The part I'd underline for anyone copying this: even the best run needed a hand on the wheel. Mid-run on the 91,874-line deletion, watching the diff balloon, the steer was — roughly — "you're making a lot of changes; test the build, what you already did, commit and push if no regressions" (Ch 43). That's not a footnote on the autonomy story. That is the autonomy story: the loop was good, and it still needed a human telling it to checkpoint.

No closing framework. Both vendors will leapfrog each other again before this page needs a rewrite — they shipped frontier models a day apart this cycle, and the tier list stays the live ranking so this page doesn't have to.
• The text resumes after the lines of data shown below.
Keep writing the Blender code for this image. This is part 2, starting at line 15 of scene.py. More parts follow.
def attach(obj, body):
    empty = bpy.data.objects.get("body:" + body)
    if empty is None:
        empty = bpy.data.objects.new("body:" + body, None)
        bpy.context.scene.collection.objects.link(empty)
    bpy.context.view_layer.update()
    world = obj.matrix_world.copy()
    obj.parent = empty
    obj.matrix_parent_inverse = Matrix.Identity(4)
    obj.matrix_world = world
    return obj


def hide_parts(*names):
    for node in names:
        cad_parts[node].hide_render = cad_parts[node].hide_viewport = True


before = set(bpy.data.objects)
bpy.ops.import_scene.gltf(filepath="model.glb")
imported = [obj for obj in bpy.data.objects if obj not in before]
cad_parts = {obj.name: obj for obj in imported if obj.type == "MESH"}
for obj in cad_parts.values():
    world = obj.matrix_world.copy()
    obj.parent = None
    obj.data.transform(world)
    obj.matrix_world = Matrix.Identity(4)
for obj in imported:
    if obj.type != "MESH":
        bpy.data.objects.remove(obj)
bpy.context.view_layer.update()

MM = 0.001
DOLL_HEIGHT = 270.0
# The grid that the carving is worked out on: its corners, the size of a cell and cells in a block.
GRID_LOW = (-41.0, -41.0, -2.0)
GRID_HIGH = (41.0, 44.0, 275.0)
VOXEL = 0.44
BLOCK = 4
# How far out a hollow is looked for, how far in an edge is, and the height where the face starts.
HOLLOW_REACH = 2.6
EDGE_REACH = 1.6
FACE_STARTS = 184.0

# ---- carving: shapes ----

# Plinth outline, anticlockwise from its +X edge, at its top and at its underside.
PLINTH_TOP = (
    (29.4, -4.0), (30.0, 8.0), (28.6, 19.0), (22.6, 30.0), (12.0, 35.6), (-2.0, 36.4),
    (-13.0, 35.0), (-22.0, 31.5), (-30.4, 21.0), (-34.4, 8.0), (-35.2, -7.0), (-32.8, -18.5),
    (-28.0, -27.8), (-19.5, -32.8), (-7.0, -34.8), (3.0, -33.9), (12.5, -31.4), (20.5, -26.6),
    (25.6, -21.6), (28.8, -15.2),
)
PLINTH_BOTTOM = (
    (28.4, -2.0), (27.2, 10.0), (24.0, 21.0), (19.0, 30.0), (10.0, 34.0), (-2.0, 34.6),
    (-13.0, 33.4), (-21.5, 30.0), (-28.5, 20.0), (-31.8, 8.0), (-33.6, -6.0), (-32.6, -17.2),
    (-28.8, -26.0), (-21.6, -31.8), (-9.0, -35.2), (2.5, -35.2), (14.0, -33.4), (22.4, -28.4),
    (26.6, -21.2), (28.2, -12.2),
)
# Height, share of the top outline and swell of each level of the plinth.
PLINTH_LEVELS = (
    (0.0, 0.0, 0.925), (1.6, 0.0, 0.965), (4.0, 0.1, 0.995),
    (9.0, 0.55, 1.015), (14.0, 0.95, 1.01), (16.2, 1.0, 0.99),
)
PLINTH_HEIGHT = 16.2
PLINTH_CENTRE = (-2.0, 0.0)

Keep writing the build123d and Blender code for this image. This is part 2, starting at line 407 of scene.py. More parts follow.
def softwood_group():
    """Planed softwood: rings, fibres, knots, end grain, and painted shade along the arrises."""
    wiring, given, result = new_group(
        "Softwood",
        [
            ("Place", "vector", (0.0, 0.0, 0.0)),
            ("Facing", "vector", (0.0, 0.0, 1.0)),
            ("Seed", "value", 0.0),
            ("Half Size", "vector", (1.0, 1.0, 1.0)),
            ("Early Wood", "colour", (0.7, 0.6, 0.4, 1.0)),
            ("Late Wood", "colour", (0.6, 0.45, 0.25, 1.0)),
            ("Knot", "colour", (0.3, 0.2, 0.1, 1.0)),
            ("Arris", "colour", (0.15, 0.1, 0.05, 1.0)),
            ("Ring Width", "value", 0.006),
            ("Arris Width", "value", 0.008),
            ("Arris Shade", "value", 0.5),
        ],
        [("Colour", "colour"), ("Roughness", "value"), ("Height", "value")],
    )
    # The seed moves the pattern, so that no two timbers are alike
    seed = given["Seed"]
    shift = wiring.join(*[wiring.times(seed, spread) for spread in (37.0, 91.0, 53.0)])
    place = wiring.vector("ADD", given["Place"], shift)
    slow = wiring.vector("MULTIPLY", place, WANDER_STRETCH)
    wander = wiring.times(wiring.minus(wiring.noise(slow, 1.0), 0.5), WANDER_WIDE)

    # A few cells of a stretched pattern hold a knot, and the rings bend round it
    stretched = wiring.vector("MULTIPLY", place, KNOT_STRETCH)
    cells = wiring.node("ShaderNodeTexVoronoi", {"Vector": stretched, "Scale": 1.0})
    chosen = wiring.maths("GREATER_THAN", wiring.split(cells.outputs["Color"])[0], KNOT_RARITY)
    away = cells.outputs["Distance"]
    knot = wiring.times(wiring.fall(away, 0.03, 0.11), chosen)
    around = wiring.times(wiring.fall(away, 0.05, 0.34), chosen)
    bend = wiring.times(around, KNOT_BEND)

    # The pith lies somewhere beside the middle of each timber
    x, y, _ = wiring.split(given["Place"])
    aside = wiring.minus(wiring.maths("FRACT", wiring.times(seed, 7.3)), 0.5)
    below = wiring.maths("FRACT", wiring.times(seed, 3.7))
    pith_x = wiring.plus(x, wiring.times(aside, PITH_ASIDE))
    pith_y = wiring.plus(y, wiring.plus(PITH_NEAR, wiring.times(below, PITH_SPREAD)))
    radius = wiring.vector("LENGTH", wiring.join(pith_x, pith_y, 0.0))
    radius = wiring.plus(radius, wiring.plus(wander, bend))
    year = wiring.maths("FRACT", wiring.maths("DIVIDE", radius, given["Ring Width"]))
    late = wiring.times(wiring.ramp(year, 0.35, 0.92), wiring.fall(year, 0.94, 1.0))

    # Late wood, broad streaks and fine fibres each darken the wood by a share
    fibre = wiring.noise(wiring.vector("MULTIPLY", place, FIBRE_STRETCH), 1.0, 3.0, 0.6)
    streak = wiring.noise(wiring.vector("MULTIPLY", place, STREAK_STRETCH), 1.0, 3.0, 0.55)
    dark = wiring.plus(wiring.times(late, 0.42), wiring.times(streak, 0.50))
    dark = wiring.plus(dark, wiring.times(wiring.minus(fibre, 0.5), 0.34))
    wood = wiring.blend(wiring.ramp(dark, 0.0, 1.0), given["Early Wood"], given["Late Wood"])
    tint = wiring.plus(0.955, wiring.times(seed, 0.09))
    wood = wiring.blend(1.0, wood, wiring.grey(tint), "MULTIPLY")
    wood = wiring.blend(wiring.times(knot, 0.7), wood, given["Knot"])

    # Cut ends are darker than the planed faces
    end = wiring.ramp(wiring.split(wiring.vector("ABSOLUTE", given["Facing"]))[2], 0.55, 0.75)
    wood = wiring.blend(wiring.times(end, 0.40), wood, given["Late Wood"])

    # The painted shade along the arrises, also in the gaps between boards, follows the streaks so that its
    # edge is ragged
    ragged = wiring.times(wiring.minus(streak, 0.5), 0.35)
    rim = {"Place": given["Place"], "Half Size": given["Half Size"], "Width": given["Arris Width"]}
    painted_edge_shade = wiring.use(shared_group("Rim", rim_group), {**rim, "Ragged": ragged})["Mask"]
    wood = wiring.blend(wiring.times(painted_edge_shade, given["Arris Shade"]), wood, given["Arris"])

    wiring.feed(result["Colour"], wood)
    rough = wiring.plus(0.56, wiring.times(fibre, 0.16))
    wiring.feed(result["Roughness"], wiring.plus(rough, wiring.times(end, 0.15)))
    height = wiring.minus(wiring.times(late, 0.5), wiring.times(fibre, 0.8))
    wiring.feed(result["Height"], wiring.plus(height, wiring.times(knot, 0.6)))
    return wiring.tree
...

What won't move: two shifts beat one agent with both, the contracts live in files the agents read, and the only door to main is a person. Staff accordingly.

FAQ

Is Codex better than Claude Code?

"Better at what" is the only honest framing. Codex wins tight contracts — given this trace, produce this diff: incident response from logs, regression catching, mechanical doc updates. Claude Code wins fuzzy ones — architecture, multi-hour features, pushback on the prompt itself. The live ranking lives on the tier list, not on this page — and on it Claude Code is S-tier and Codex is A-tier, doing different jobs.

Can I use Claude Code and Codex together on the same repo?

Yes — that's the recommended setup, not a workaround. Both agents read one .mcp.json and one CLAUDE.md, so there's no second source of truth to drift. Since May 2026 the same SKILL.md file fires in both CLIs. Three rules keep them apart: branch protection on main, file ownership written into CLAUDE.md, and no agent ever merges its own PR.

Is Codex cheaper than Claude Code?

Both seats land in the same $200-300/month shape as of early 2026 — verify on the vendors' pricing pages, those numbers move quarterly. The real costs are usage-shaped: one night-shift repo ran roughly $180/month in Codex API tokens against ~30 PRs and 60 Sentry triages; one big Codex refactor burned 46% of a week's usage; Claude Code burns 3-10 billion tokens a month across a portfolio. If you run both, the second seat is the cheap one — same repo, same MCPs, the marginal cost is the model bill.

Does Codex support Claude Code skills?

Since May 2026, yes — Codex CLI uses the same SKILL.md format as Claude Code: same frontmatter, same trigger phrases, same directory layout. Write the skill once and either agent can fire it. The receipt: a ~90-line deal-watcher skill that runs from Codex at 3 AM and from a Claude Code session at 9 AM, one file, two CLIs.

Should I switch from Claude Code to Codex (or back)?

Switching is usually the wrong frame — the failure stories on this page all come from giving one agent both shifts, not from picking the wrong vendor. If you can only run one, match it to your workload's contract-tightness: mostly tight, signal-driven fixes favor Codex; mostly fuzzy, opinionated builds favor Claude Code. The leaderboard is the last input, not the first.